Internauci w pogoni za „lajkami” są w stanie zrobić bardzo dużo. Jak się okazuje nawet… skrzywdzić własne dziecko. Na TikToku dużą popularność zyskuje ostatnio „idiotyczny trend”. Małe dzieci, często kilkumiesięczne, są nagle oblewane wodą przez rodziców. Oburzony tym jest poznański pedagog i socjolog. Zapowiada nawet pismo do ONZ!
TikTok to stosunkowo nowa platforma społecznościowa, na której użytkownicy dzielą się krótkimi filmikami, które w zamyśle mają być zabawne i dostarczać rozrywkę. Niestety, niejednokrotnie rzeczywistość mija się z oczekiwaniami, a internauci wpadają na coraz to głupsze pomysły.
Jakiś czas temu pisaliśmy on pewnej użytkowniczce TikToka, która w rytm popularnej piosenki wylewa na głowę swojego małego dziecka szklankę mleka. Kobiecie sprawiło to ogromną radość, czego niestety nie można powiedzieć o jej dziecku, które uciekło z płaczem. Jak się jednak okazuje, ta dziwaczna „zabawa” stała się na TikToku prawdziwym trendem. Portal zalały już setki podobnych nagrań.
Oburzony tym jest Jakub Andrzejczak, pedagog i socjolog, doktor nauk humanistycznych Uniwersytetu im. Adama Mickiewicza w Poznaniu i profesor Wielkopolskiej Wyższej Szkoły Społeczno-Ekonomicznej.
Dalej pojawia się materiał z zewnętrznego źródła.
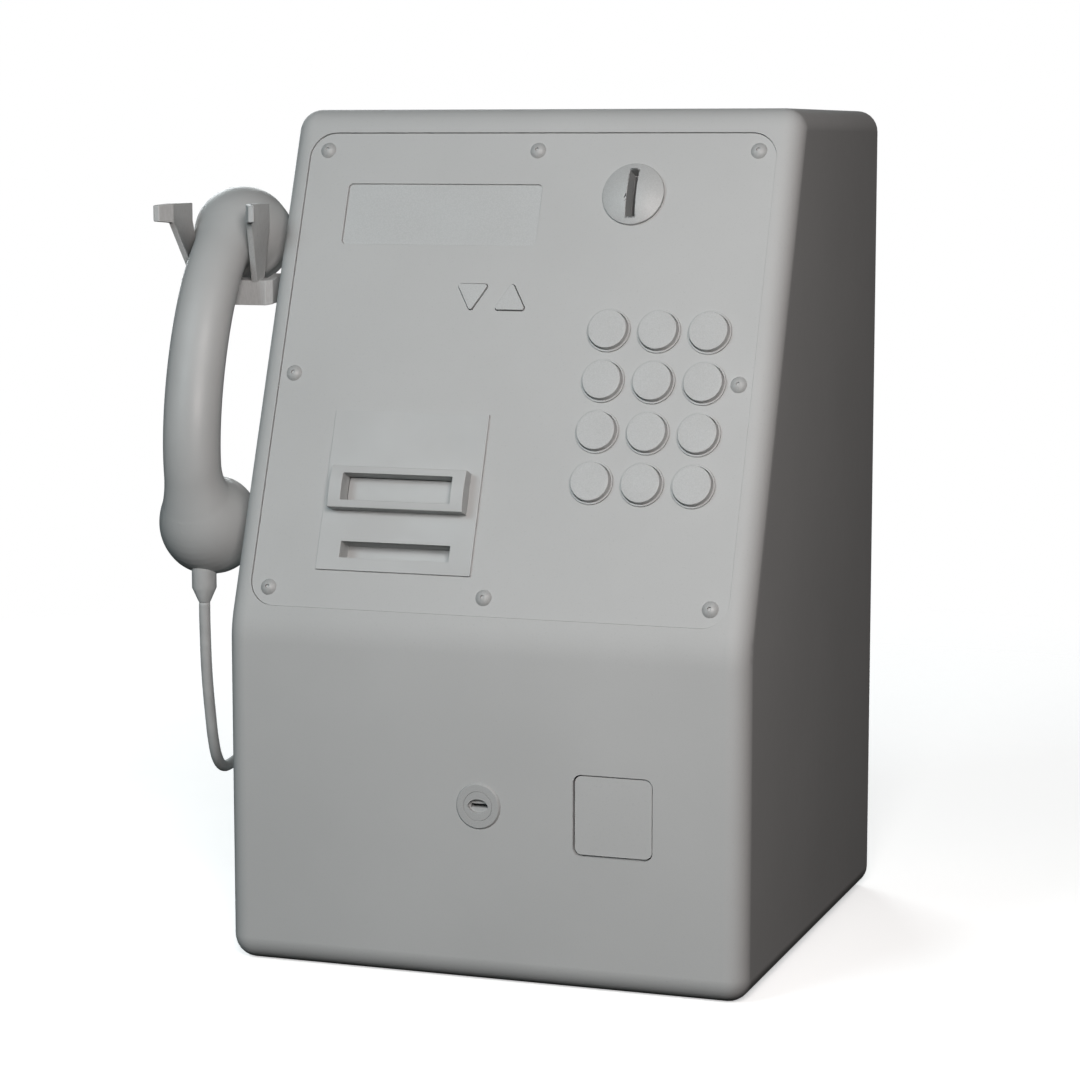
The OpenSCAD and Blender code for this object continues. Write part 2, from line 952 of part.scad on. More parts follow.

Na swoim profilu w mediach społecznościowych opublikował kilka podobnych filmików, nie szczędząc przy tym słów krytyki.
– W 2008 roku, w swojej pracy doktorskiej pisałem, że w świecie wirtualnym każdy może być twórcą, każdy może być równy, każdy może być wolny. Dzisiaj się tego wstydzę. Wolność, przed którą nie kroczy rozum, jest tylko kolejną formą zniewolenia – pisze zbulwersowany ekspert.
Jak dodaje, zdaje sobie sprawę z tego, że niektórzy rodzice wyrządzają swoim dzieciom krzywdy większe niż te, które można zobaczyć na nagraniach z TikToka.
– Chodzi o to, że ktoś uznaje, że to modne, popularne, hajpowe, normalne … Chodzi o to, że materiały te oglądają dzieci i młodzież. Chodzi o to, że w tym idiotycznym trendzie nie ma za grosz empatii, która stanowi jeden z fundamentów istnienia społeczeństw – kontynuuje Andrzejczak.
Zawiedzony socjolog napisał, że TikTok nie reaguje na skargi użytkowników na tego typu nagrania. Dlatego wystosował w tej sprawie pismo do Komitetu Praw Dziecka ONZ.